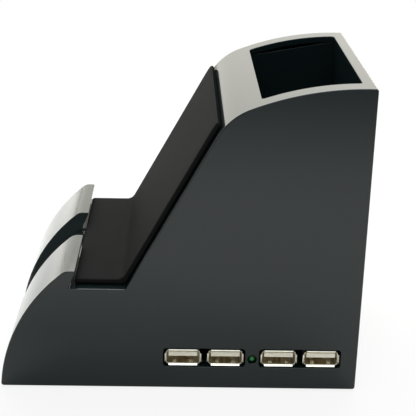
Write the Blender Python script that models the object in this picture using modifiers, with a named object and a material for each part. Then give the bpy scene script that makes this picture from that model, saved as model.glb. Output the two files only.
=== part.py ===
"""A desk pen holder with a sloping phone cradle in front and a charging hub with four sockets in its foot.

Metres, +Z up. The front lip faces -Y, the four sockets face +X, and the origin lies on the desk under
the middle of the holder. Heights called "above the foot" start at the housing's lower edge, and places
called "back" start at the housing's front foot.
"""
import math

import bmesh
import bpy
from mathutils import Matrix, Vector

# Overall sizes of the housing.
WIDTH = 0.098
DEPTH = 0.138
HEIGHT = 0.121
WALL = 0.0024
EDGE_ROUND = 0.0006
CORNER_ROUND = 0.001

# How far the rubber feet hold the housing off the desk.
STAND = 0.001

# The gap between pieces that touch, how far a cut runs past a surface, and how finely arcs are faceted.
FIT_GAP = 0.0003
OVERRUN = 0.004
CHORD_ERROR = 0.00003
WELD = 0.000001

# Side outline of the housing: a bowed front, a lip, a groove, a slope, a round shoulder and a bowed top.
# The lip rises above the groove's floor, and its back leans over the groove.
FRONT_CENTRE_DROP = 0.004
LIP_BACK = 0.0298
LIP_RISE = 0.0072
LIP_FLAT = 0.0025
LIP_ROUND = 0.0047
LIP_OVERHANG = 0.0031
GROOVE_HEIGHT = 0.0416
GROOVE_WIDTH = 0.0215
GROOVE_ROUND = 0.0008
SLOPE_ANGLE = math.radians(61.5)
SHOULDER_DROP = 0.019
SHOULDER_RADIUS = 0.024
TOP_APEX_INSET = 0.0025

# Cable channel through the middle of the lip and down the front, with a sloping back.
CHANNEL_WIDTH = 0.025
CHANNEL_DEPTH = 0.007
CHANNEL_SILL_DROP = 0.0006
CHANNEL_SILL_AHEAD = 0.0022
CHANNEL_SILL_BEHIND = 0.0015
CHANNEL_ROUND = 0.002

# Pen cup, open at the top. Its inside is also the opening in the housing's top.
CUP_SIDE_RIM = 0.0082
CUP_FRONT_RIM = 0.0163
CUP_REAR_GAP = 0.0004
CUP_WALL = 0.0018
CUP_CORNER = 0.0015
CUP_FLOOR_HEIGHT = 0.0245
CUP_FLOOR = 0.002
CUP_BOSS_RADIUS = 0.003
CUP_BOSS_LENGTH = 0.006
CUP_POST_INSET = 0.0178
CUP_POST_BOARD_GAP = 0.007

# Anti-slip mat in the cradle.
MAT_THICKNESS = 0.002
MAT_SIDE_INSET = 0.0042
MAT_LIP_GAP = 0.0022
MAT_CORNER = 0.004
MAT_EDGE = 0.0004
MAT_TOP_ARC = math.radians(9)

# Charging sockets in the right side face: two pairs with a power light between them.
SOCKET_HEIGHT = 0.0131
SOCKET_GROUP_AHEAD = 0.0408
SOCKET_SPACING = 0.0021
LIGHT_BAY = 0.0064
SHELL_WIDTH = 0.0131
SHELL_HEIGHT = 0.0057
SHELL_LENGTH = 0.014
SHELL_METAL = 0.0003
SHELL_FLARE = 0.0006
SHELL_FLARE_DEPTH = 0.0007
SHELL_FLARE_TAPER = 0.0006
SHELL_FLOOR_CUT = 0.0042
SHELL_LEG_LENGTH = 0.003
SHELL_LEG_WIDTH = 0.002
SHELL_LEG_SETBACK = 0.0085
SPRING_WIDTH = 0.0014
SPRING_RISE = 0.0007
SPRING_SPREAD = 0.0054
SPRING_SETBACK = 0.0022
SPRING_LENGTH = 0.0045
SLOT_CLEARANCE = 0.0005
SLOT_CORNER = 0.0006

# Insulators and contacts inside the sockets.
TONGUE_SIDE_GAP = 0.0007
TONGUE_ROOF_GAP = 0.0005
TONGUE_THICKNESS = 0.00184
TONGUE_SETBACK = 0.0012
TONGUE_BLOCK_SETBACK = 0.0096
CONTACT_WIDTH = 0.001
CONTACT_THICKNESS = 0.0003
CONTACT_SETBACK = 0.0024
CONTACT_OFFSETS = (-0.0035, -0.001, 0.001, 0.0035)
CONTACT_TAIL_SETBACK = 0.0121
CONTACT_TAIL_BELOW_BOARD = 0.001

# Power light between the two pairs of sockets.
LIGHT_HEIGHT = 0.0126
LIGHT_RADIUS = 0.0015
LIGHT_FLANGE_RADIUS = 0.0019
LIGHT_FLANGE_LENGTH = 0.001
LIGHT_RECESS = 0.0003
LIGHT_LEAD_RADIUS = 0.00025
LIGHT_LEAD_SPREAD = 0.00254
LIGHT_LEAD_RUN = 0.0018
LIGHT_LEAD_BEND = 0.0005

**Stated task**
Lines from the start of the material above through the line containing "WELD = 0.000001" are to be duplicated exactly, and only those.

**Finished task**
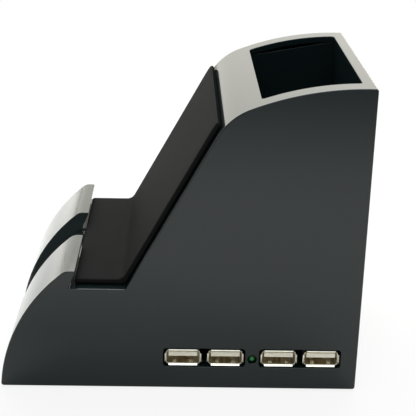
Write the Blender Python script that models the object in this picture using modifiers, with a named object and a material for each part. Then give the bpy scene script that makes this picture from that model, saved as model.glb. Output the two files only.
=== part.py ===
"""A desk pen holder with a sloping phone cradle in front and a charging hub with four sockets in its foot.

Metres, +Z up. The front lip faces -Y, the four sockets face +X, and the origin lies on the desk under
the middle of the holder. Heights called "above the foot" start at the housing's lower edge, and places
called "back" start at the housing's front foot.
"""
import math

import bmesh
import bpy
from mathutils import Matrix, Vector

# Overall sizes of the housing.
WIDTH = 0.098
DEPTH = 0.138
HEIGHT = 0.121
WALL = 0.0024
EDGE_ROUND = 0.0006
CORNER_ROUND = 0.001

# How far the rubber feet hold the housing off the desk.
STAND = 0.001

# The gap between pieces that touch, how far a cut runs past a surface, and how finely arcs are faceted.
FIT_GAP = 0.0003
OVERRUN = 0.004
CHORD_ERROR = 0.00003
WELD = 0.000001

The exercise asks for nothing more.